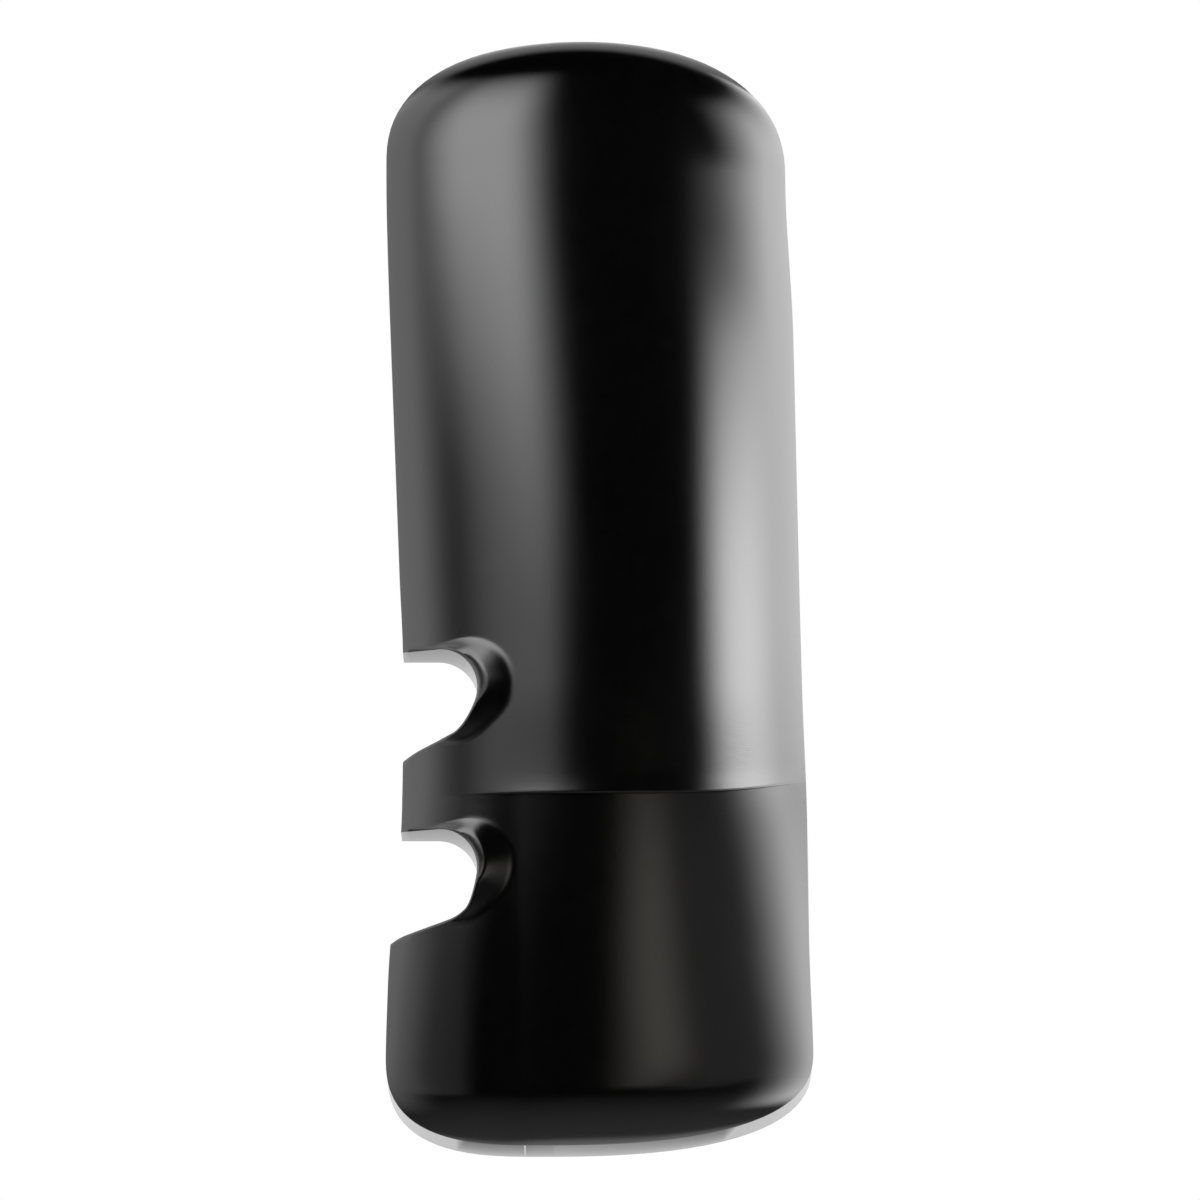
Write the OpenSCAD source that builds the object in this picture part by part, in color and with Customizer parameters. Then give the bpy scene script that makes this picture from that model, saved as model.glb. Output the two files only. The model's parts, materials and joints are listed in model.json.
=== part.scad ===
// Door mirror head of a commercial vehicle: a domed cover over a main mirror and a wide-angle mirror,
// carried by two round arms that lie in cradles on the cab side.
// +Z is up, the domed cover faces -Y, the glasses face +Y and the cab is on the -X side.
// The origin is on the axis of the lower arm, halfway along its cradle.

/* [Head] */
// Height of the head
head_h = 598; // [500:1:720]
// Width of the head at its widest, low down
head_w = 230; // [205:1:276]
// Distance from the lower arm's axis down to the bottom of the head
below_arm = 147; // [140:1:178]
// Distance from the arm axes to the cab-side edge
cab_reach = 28.5; // [26:0.5:34]
// Depth of the skirt between the crease and the cover's rear edge
skirt_d = 60; // [58:1:72]
// How far the dome stands out in front of the crease
dome_h = 31; // [26:1:38]

/* [Cover] */
// Wall of the cover
wall = 2.5; // [2:0.1:3]
// Height over which the dome rolls over at the top
top_roll = 27; // [20:1:34]
// Height over which the dome rolls under at the bottom
bottom_roll = 28; // [20:1:34]
// Fullness of the cross-section: near 1 is a half-round front
fullness = 0.9; // [0.8:0.01:0.96]
// Height of the split between the upper and the lower face above the lower arm
step_z = 39; // [34:1:42]
// How far the lower face sits behind the upper one
step_d = 4; // [2:0.5:6]
// Radius of the rolled edge above the split
step_roll = 2; // [1:0.5:2]
// How far the split climbs at the outer edge
step_rise = 10; // [0:1:12]
// Backward slope of the lower face, as depth lost for each unit of height
low_slope = 0.13; // [0.05:0.01:0.16]

/* [Arm pockets] */
// Distance between the two arm axes
arm_pitch = 97; // [92:1:117]
// Radius of the pocket in the cover
pocket_r = 21.5; // [18:0.5:25.8]
// Slope of the pocket's lower lip
lip_angle = 22; // [18:1:35]
// Extra drop of the lower lip
lip_drop = 5; // [0:0.5:7]
// Depth of the pocket behind the crease
pocket_d = 39; // [34:1:44]
// Radius of the raised collar where it meets the dome
collar_r = 25.8; // [24:0.1:31]
// Width of the collar's rim round the pocket
rim_w = 2; // [1:0.5:3]
// Radius of the arm that lies in the cradle
cradle_r = 27; // [24:0.5:30]
// Wall of the cradle
cradle_wall = 7; // [5:0.5:8]
// Length of the cradle along the arm
cradle_len = 38; // [30:1:40]

/* [Mirrors] */
// Bare border between the head's outline and a mirror opening
border = 9; // [8:0.5:12]
// Gap all round a glass in its opening
glass_gap = 4; // [3:0.5:6]
// Corner radius of the mirror openings
corner_r = 14; // [8:1:18]
// Thickness of each glass
glass_t = 2.5; // [2:0.1:3]
// Thickness of the heater foils
heater_t = 0.6; // [0.4:0.1:1]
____
[Given instruction]: Repeat the listing above without any change.

[Problem solution]:
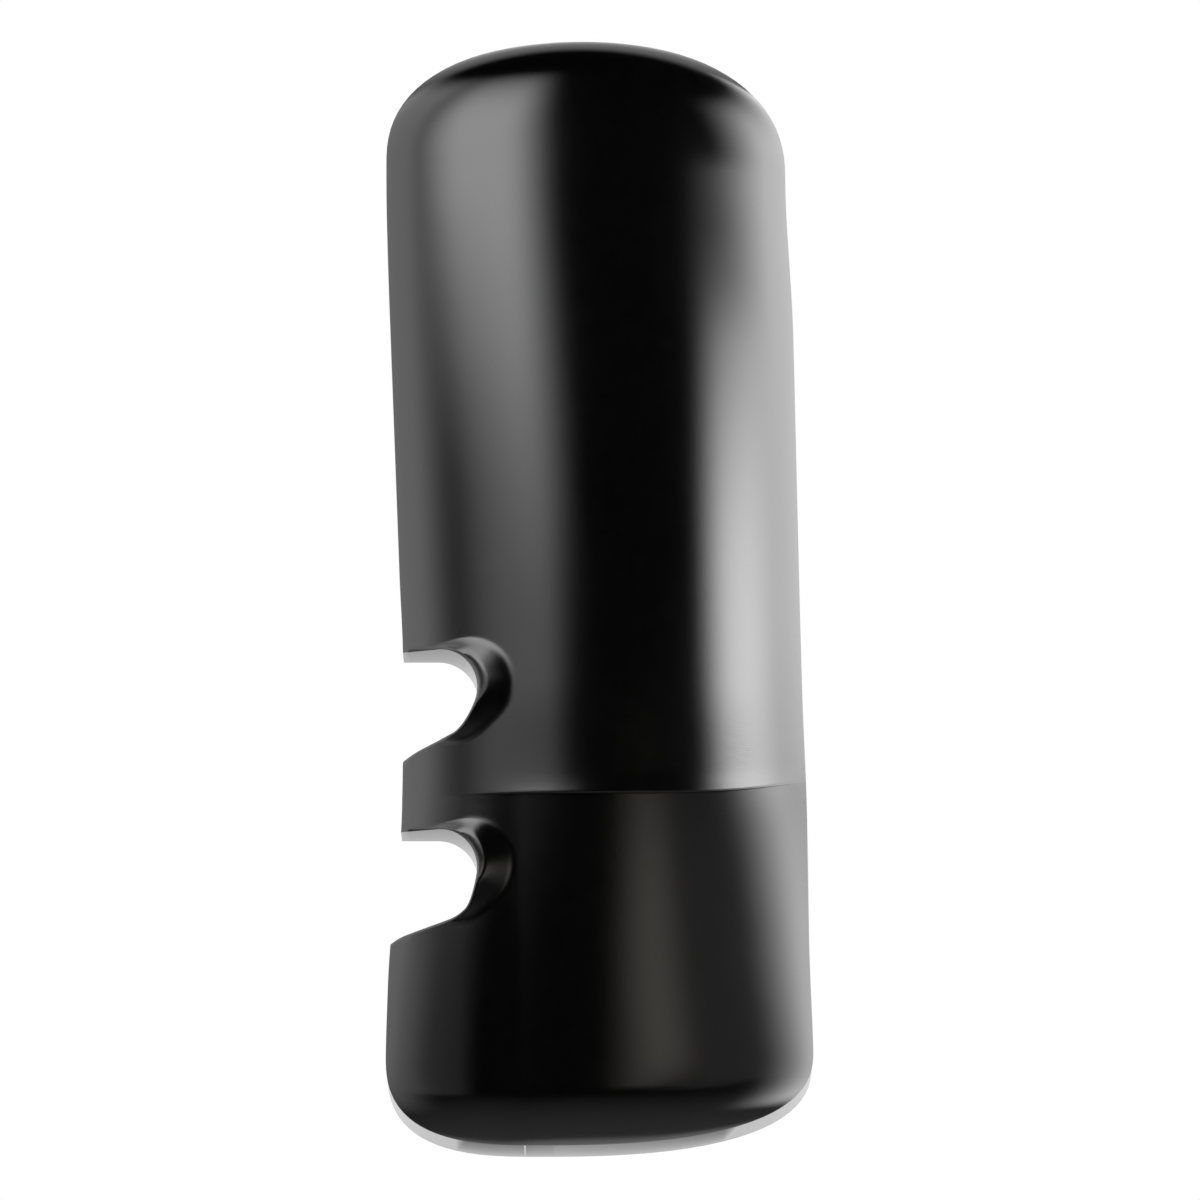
Write the OpenSCAD source that builds the object in this picture part by part, in color and with Customizer parameters. Then give the bpy scene script that makes this picture from that model, saved as model.glb. Output the two files only. The model's parts, materials and joints are listed in model.json.
=== part.scad ===
// Door mirror head of a commercial vehicle: a domed cover over a main mirror and a wide-angle mirror,
// carried by two round arms that lie in cradles on the cab side.
// +Z is up, the domed cover faces -Y, the glasses face +Y and the cab is on the -X side.
// The origin is on the axis of the lower arm, halfway along its cradle.

/* [Head] */
// Height of the head
head_h = 598; // [500:1:720]
// Width of the head at its widest, low down
head_w = 230; // [205:1:276]
// Distance from the lower arm's axis down to the bottom of the head
below_arm = 147; // [140:1:178]
// Distance from the arm axes to the cab-side edge
cab_reach = 28.5; // [26:0.5:34]
// Depth of the skirt between the crease and the cover's rear edge
skirt_d = 60; // [58:1:72]
// How far the dome stands out in front of the crease
dome_h = 31; // [26:1:38]

/* [Cover] */
// Wall of the cover
wall = 2.5; // [2:0.1:3]
// Height over which the dome rolls over at the top
top_roll = 27; // [20:1:34]
// Height over which the dome rolls under at the bottom
bottom_roll = 28; // [20:1:34]
// Fullness of the cross-section: near 1 is a half-round front
fullness = 0.9; // [0.8:0.01:0.96]
// Height of the split between the upper and the lower face above the lower arm
step_z = 39; // [34:1:42]
// How far the lower face sits behind the upper one
step_d = 4; // [2:0.5:6]
// Radius of the rolled edge above the split
step_roll = 2; // [1:0.5:2]
// How far the split climbs at the outer edge
step_rise = 10; // [0:1:12]
// Backward slope of the lower face, as depth lost for each unit of height
low_slope = 0.13; // [0.05:0.01:0.16]

/* [Arm pockets] */
// Distance between the two arm axes
arm_pitch = 97; // [92:1:117]
// Radius of the pocket in the cover
pocket_r = 21.5; // [18:0.5:25.8]
// Slope of the pocket's lower lip
lip_angle = 22; // [18:1:35]
// Extra drop of the lower lip
lip_drop = 5; // [0:0.5:7]
// Depth of the pocket behind the crease
pocket_d = 39; // [34:1:44]
// Radius of the raised collar where it meets the dome
collar_r = 25.8; // [24:0.1:31]
// Width of the collar's rim round the pocket
rim_w = 2; // [1:0.5:3]
// Radius of the arm that lies in the cradle
cradle_r = 27; // [24:0.5:30]
// Wall of the cradle
cradle_wall = 7; // [5:0.5:8]
// Length of the cradle along the arm
cradle_len = 38; // [30:1:40]

/* [Mirrors] */
// Bare border between the head's outline and a mirror opening
border = 9; // [8:0.5:12]
// Gap all round a glass in its opening
glass_gap = 4; // [3:0.5:6]
// Corner radius of the mirror openings
corner_r = 14; // [8:1:18]
// Thickness of each glass
glass_t = 2.5; // [2:0.1:3]
// Thickness of the heater foils
heater_t = 0.6; // [0.4:0.1:1]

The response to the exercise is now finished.